The following year they modified the policy to eliminate the forced tutoring, allowing the students to decide whether they wanted to retake or not and by lowering the top grade that could be attained. They had a very small percentage take advantage of the extra help offered and retake the test.
The next year, they eliminated the policy all together. My inside source left that school that year so I don't know what they did last year. My son goes to middle school next year so we'll see what's new and different then. :-)
The way I see it, the only way it will actually work is in an environment where the grading is either mastered, working on it or not mastered. As long as there are letter or number grades it's not going to be easy to be successful.

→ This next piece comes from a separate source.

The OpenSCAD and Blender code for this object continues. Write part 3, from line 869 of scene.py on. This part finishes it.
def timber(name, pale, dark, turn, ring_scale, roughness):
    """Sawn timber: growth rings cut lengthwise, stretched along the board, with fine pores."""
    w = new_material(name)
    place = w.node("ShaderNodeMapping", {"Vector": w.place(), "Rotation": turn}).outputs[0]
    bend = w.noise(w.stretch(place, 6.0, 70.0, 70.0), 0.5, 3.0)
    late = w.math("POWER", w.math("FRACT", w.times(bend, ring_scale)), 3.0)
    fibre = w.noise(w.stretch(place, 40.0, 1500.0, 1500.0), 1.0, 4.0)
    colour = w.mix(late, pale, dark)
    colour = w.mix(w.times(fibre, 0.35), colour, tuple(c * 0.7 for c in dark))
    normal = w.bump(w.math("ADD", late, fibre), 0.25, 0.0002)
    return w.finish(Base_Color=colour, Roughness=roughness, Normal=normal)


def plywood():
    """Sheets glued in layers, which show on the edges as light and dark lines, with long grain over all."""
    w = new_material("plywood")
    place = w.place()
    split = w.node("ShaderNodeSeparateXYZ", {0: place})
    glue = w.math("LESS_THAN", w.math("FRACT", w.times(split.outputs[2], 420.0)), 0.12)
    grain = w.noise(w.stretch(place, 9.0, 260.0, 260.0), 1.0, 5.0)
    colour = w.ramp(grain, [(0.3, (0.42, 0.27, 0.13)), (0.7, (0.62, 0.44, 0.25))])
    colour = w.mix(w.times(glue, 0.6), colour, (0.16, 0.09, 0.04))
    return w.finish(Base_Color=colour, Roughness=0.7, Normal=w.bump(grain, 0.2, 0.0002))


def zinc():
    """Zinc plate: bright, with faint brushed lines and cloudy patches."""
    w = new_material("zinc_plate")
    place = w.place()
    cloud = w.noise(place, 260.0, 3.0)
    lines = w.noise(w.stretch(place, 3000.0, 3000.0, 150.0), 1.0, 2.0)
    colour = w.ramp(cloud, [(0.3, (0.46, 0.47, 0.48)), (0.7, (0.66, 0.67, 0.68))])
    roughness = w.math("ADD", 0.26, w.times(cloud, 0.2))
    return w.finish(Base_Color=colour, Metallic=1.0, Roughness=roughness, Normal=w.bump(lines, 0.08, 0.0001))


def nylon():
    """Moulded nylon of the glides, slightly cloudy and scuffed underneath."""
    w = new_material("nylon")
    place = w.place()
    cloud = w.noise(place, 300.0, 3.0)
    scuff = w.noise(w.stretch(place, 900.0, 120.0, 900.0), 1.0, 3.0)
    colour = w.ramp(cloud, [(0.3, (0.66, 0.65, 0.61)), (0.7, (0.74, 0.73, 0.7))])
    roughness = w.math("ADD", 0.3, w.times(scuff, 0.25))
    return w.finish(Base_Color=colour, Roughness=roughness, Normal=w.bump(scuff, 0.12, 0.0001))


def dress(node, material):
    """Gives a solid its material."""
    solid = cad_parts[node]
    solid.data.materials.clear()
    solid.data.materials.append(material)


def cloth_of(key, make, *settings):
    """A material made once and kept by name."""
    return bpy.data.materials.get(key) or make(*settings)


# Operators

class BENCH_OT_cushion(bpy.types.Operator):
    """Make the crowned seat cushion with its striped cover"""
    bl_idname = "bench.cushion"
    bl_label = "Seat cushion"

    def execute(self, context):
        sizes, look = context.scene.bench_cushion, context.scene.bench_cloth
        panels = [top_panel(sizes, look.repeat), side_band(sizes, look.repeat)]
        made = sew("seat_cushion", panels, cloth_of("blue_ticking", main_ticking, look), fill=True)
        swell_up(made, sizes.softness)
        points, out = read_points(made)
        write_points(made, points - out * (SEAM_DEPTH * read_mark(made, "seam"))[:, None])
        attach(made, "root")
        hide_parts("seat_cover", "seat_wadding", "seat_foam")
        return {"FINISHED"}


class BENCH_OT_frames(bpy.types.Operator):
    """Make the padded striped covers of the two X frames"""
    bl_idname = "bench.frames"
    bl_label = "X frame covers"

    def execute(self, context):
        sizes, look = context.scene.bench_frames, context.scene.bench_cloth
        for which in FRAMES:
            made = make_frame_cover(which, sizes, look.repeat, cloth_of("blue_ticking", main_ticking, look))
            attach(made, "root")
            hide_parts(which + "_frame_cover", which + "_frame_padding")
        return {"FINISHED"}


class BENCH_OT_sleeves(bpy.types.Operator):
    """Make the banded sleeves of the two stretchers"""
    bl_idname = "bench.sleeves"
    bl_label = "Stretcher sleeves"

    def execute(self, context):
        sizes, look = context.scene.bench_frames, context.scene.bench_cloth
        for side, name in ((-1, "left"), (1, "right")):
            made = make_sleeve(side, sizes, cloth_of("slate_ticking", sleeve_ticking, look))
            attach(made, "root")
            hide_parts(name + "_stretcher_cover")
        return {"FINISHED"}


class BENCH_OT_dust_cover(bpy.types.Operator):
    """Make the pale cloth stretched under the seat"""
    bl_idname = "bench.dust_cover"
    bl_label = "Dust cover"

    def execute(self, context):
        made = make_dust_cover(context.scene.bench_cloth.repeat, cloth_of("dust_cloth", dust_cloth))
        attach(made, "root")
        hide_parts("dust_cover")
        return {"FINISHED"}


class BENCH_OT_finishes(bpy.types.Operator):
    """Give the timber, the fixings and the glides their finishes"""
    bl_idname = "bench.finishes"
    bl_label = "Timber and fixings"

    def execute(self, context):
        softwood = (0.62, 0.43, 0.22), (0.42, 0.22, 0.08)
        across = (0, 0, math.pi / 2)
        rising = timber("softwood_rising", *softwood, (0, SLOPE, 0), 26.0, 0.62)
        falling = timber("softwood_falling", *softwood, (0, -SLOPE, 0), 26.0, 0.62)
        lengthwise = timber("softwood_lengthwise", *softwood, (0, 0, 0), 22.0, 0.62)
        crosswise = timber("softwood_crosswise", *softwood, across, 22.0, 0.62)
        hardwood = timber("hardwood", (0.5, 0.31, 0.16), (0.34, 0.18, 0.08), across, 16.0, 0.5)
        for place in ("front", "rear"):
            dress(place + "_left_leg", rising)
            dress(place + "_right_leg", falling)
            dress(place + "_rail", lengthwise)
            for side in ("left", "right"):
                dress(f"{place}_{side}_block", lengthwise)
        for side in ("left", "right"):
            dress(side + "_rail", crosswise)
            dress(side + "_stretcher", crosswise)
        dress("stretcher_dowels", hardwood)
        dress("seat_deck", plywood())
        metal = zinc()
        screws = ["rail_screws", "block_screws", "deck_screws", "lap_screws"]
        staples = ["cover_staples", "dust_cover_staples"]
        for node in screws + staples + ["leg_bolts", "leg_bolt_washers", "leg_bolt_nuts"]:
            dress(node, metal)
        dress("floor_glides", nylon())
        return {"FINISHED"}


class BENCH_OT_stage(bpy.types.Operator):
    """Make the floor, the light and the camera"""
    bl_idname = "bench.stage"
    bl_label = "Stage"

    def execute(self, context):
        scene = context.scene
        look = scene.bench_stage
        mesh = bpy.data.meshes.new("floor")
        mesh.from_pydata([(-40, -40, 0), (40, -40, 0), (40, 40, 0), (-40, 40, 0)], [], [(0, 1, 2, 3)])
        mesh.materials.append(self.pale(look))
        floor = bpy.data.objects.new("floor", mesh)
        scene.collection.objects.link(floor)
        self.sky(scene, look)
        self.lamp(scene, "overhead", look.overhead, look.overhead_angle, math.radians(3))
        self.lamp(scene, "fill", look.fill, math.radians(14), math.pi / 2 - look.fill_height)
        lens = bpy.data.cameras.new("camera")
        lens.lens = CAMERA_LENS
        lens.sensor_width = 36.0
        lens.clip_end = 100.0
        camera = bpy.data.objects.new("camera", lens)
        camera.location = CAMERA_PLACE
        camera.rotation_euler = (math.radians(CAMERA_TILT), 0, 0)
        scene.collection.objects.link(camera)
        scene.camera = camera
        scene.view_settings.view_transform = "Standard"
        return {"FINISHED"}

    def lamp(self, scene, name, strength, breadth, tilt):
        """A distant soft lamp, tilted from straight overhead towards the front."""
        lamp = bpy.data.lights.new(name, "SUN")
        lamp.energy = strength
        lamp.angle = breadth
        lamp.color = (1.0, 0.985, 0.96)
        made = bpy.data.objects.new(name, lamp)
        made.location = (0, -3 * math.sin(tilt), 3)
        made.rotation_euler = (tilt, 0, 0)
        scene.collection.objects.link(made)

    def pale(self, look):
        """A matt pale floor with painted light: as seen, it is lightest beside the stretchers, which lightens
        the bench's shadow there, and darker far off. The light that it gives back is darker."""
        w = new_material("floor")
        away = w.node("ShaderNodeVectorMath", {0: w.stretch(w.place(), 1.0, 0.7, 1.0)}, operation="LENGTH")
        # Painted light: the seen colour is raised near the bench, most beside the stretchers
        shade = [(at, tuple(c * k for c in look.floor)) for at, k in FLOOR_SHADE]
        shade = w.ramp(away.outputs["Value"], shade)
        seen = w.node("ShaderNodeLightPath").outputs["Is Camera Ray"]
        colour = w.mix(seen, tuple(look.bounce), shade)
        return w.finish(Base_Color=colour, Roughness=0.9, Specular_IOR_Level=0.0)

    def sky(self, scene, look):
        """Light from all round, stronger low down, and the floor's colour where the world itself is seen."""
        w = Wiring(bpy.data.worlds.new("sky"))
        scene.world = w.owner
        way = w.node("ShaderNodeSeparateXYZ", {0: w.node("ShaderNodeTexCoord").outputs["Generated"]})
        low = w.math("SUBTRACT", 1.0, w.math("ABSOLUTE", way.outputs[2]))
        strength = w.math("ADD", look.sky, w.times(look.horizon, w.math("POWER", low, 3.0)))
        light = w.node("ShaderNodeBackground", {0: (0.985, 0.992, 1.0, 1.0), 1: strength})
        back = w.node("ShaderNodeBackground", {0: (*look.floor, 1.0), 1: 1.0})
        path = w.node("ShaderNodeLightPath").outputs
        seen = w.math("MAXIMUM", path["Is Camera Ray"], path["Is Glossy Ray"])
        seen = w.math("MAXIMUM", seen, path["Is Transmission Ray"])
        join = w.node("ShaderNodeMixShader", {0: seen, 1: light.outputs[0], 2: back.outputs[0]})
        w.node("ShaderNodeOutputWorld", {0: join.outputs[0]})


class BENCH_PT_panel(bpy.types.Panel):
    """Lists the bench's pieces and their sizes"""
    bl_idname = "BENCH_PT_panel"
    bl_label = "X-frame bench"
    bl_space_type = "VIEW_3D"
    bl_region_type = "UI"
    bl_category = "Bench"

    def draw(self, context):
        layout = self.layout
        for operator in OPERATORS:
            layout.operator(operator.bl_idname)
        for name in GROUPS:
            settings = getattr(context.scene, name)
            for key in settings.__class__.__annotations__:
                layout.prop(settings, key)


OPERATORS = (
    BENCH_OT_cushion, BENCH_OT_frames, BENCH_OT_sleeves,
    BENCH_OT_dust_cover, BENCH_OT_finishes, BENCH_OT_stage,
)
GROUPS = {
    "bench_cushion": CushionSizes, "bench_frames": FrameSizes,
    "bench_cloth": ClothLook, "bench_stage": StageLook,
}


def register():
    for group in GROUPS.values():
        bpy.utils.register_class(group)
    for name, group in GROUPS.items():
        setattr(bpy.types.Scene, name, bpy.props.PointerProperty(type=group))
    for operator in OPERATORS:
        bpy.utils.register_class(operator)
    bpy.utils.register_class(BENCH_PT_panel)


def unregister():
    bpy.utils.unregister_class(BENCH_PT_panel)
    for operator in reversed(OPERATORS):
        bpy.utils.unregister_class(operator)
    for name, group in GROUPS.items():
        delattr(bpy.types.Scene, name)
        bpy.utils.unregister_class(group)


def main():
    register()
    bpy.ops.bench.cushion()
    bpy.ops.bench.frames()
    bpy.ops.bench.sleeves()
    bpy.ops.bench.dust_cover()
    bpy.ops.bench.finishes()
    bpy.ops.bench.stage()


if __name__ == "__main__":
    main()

This is garbage. While there are some kids who will always have trouble mastering the material, the vast majority of kids who do poorly on tests do so because they are lazy, unmotivated, undisciplined, and don't take school seriously. The opportunity for retakes does nothing but reinforce their worst traits. Kids need to learn how to study and prepare before a test, not after it. And if they don't know how to do that or won't learn how, they can damn well fail. That's life.
And people are hungry and homeless because they don't work hard enough...ROFLMAO...
In my years of teaching high school (primarily in residential and urban schools) I find the reason is most do not do well is because they have had very little success in school.
We have standards based grading through grade 6. Grades are not percentage based. It works well, but it is definitely more work for the teacher as far as assessing and tracking student performance.
In real life though we do many things multiple times until we get it right.
Why not in education as well ?
Not everyone "gets it" the first time and may need several tries before they can pass.
We do? So, if a doctor amputates the wrong leg, does he get a do over? If a plumber puts the plumbing in a house wrong, he gets a do-over? If a teacher flunks an A student because he doesn't like that student, does he get a do-over? I don't think so....they get fired or worse....that's real life.